In the early hours of the morning of 24 April some of Chuikov’s troops traversing Schönefeld airfield came across several tanks from the 3rd Guards Tank Army of Koniev’s 1st Ukrainian Front. Zhukov apparently did not hear of this encounter until the evening and then acted disbelievingly, insisting that Chuikov send officers to discover what units were involved and what their objectives were.

If, as it appears, this was Zhukov’s first intimation of Koniev’s participation in the battle for the city itself, we can imagine the consternation this report would have caused. Apart from the blow to Zhukov’s pride, this incident clearly demonstrated the lack of communication between the two marshals and their continuing mutual distrust. Having had his hand revealed, Stalin then laid down the inter-Front boundary, which was to run through Lübben via Teupitz, Mittenwalde and Mariendorf to the Anhalter railway station. When extended beyond the Anhalter railway station, it passed well to the east of the Reichstag, giving Koniev the possibility of reaching it first from the south, the Reichstag, burnt out and unused since 1933, being their symbolic goal.
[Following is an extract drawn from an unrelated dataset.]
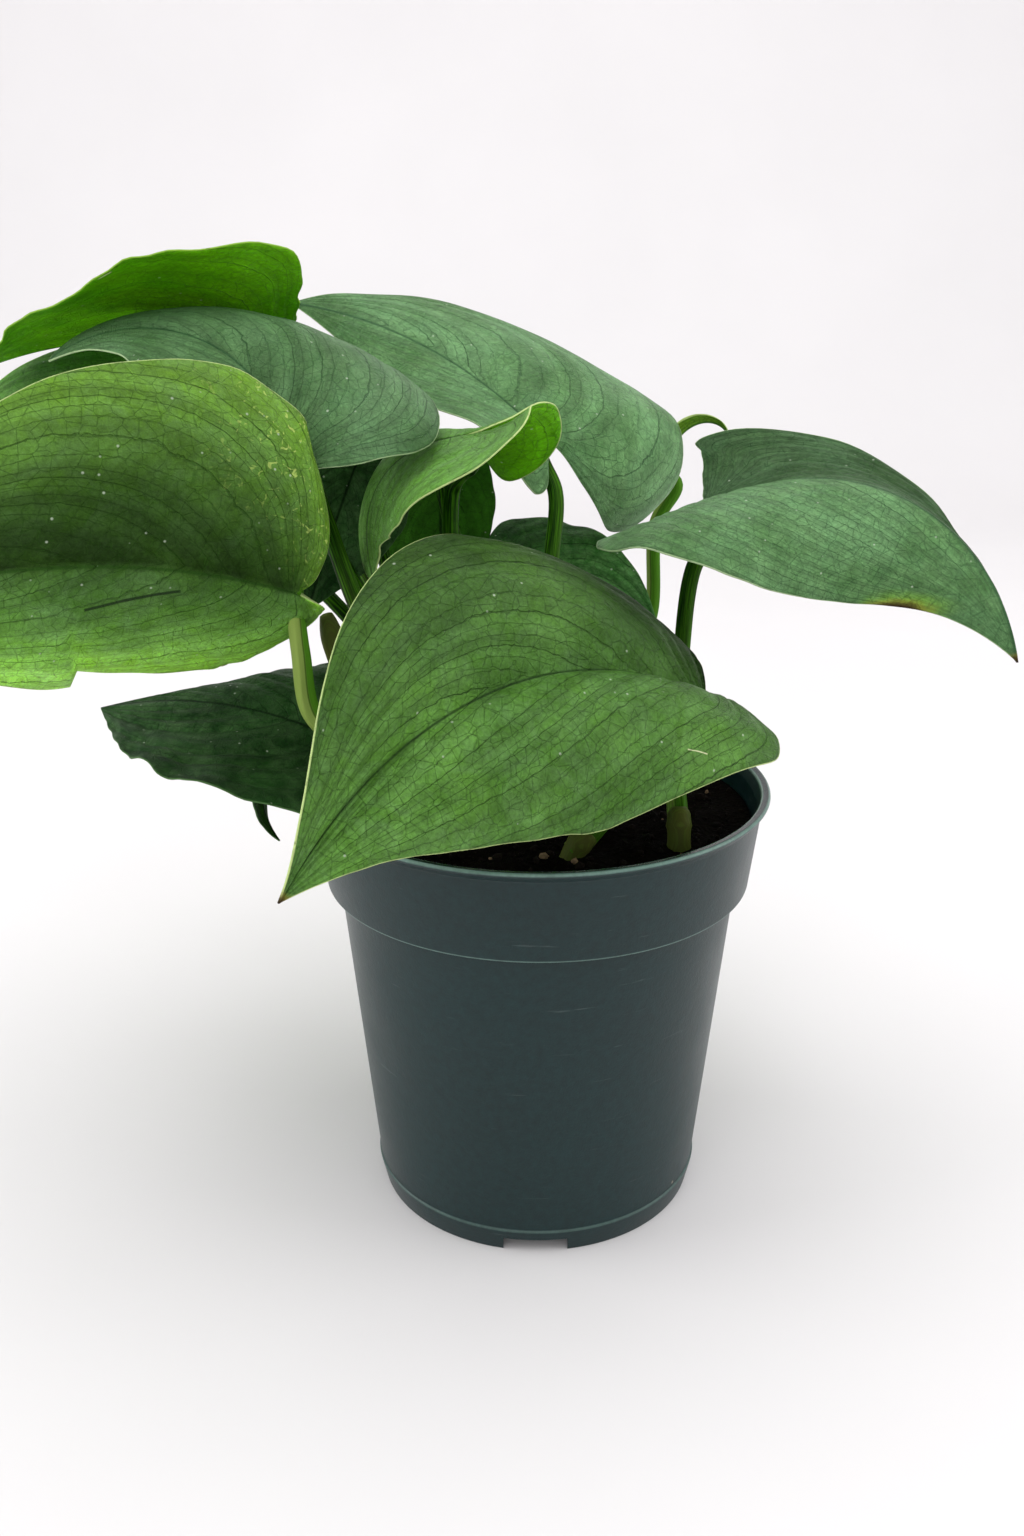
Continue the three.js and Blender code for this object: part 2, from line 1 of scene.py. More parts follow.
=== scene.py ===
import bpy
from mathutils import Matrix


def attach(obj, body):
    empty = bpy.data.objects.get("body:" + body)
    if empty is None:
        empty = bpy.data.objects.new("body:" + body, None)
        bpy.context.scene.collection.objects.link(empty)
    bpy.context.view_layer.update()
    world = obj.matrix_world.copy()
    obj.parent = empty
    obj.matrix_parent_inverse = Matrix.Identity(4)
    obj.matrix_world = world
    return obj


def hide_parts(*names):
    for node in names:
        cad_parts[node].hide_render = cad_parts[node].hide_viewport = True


bl_info = {
    "name": "Potted Scindapsus",
    "version": (1, 0, 0),
    "blender": (4, 5, 0),
    "location": "3D View > Sidebar > Plant",
    "description": "Leaves, shoots, potting mix and nursery pot of a young scindapsus",
    "category": "Add Mesh",
}

import math

import bpy
import numpy as np

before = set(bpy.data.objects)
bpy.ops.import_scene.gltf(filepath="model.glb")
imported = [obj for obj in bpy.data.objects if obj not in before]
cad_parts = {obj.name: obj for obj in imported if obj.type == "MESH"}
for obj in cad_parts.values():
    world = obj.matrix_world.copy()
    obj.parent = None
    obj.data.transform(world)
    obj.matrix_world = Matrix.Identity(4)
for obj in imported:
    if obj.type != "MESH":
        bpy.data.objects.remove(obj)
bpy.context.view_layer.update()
MM = 0.001

# Sizes that the settings leave alone, in millimetres.
FLOOR_UNDERSIDE = 5.4
FLOOR_TOP = 7.0
FOOT_TOP = 6.1
COLLAR_TOP_RADIUS = 52.3
NOTCHES = 3
NOTCH = (8.0, 15.0, 7.2)
HOLES = 8
HOLE_RADIUS = 3.5
HOLE_CIRCLE = 26.0
SOIL_TOP = 96.0
SOIL_GAP = 0.42

# The camera, in metres and degrees.
CAMERA_PLACE = (0.0, -0.3196, 0.2217)
CAMERA_TURN = (70.11, 0.08, 1.05)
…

Koniev was obviously aware of the GHQ order laying down these new inter-Front boundaries on the night of 22 April when he issued his orders for the attack across the Teltow Canal and for the 71st Mechanised Brigade to cover the right flank and establish contact with the 1st Byelorussian Front. Somehow this GHQ order had been withheld from Zhukov, although it was effective from 0600 hours (Moscow Time) on 23 April, and his balance of forces and reported reactions to the news of this encounter on Schönefeld airfield clearly demonstrate how unprepared he was for this eventuality.